### SET TASK
Only the number is wanted: how many lines of these entries contain the word "hinge"?

### INPUT MATERIAL
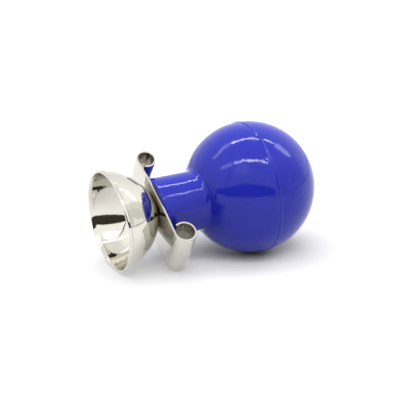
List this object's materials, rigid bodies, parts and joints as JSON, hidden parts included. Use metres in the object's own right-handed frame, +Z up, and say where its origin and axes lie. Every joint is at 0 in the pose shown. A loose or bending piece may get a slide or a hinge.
==
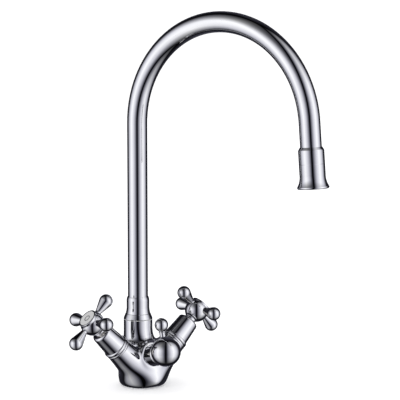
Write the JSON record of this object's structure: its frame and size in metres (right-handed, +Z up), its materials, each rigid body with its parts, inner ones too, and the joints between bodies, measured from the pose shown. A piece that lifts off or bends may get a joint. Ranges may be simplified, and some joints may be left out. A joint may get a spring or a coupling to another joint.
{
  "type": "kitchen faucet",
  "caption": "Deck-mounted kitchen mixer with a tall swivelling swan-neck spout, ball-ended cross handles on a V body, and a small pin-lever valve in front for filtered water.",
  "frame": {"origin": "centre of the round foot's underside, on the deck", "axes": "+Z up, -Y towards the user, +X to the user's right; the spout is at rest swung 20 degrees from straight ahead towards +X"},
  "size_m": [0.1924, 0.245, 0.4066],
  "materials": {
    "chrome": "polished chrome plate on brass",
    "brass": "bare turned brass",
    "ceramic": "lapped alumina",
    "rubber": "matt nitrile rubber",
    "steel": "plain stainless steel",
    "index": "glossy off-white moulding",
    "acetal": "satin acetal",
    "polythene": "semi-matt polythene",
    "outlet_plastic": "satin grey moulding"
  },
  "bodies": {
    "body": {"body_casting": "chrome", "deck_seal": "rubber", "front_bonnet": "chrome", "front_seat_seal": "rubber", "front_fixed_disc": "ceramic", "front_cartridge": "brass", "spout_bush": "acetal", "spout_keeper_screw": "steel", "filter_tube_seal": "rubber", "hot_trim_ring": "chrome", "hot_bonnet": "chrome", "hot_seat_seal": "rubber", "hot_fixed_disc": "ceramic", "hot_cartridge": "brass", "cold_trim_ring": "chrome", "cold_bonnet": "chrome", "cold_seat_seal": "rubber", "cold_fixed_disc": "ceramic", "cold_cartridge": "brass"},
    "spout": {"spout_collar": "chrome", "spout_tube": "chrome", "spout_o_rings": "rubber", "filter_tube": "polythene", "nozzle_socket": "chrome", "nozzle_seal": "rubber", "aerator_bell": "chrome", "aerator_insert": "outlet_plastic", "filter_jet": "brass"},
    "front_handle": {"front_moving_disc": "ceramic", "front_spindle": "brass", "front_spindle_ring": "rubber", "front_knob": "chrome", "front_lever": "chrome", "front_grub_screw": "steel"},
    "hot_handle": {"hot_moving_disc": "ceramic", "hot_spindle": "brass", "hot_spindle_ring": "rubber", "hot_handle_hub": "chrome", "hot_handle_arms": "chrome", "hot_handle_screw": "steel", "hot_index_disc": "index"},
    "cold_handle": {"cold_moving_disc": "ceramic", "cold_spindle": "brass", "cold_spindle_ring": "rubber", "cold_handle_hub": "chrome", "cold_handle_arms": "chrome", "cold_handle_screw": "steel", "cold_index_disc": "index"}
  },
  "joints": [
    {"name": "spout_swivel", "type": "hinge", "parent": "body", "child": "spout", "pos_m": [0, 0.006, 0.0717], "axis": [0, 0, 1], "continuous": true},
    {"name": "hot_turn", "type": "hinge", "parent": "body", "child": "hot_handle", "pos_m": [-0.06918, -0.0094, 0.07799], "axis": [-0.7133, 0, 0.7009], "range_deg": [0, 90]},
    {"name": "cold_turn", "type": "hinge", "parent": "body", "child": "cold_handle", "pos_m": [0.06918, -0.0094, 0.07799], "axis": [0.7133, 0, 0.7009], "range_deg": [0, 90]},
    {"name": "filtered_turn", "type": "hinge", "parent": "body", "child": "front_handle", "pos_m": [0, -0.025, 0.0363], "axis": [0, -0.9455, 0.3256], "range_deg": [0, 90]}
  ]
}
==
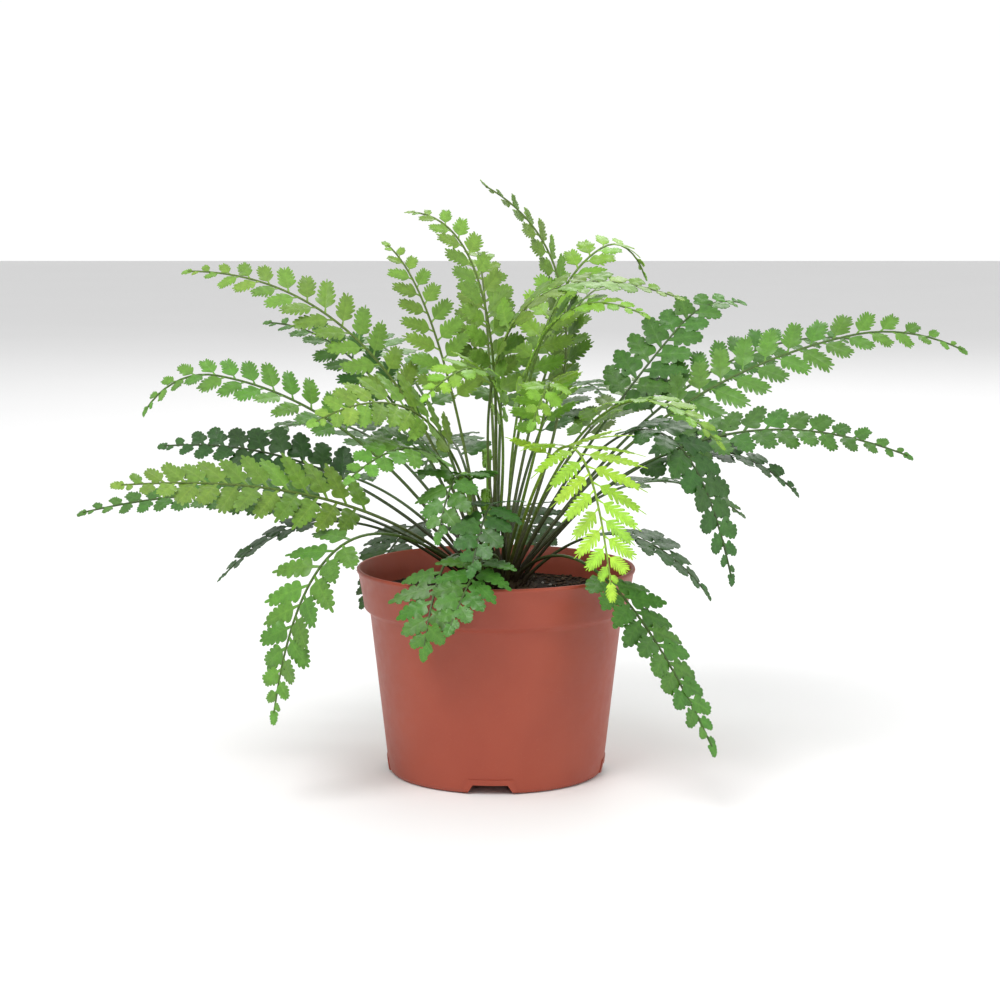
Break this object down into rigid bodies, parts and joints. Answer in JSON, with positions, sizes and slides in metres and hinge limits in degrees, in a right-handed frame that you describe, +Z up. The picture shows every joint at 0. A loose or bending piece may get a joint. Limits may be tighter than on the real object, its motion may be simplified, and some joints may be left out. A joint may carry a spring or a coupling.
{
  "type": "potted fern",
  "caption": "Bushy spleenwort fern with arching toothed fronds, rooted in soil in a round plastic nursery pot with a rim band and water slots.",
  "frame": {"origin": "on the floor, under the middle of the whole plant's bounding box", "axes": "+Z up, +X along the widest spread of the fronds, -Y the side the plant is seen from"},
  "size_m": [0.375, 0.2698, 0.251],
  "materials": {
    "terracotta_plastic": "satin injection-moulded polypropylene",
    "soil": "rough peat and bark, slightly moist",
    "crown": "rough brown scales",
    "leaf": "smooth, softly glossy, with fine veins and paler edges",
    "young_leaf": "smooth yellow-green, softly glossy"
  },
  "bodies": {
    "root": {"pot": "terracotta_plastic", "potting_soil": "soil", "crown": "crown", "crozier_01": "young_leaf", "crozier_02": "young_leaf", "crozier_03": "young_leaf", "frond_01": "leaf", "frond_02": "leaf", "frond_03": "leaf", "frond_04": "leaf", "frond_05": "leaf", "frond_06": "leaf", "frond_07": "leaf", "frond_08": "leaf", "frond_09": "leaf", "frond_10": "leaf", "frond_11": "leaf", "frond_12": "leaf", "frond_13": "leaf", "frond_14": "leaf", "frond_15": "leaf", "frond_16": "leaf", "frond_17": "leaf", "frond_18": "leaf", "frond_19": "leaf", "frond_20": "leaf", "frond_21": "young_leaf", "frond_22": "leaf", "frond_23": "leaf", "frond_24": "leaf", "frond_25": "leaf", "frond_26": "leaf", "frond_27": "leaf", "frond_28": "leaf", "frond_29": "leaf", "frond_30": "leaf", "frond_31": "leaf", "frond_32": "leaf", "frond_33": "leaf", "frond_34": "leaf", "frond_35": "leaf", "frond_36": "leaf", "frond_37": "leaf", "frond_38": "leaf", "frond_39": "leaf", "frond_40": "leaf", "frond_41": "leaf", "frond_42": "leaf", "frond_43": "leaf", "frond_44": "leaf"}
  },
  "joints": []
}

### REPLY
6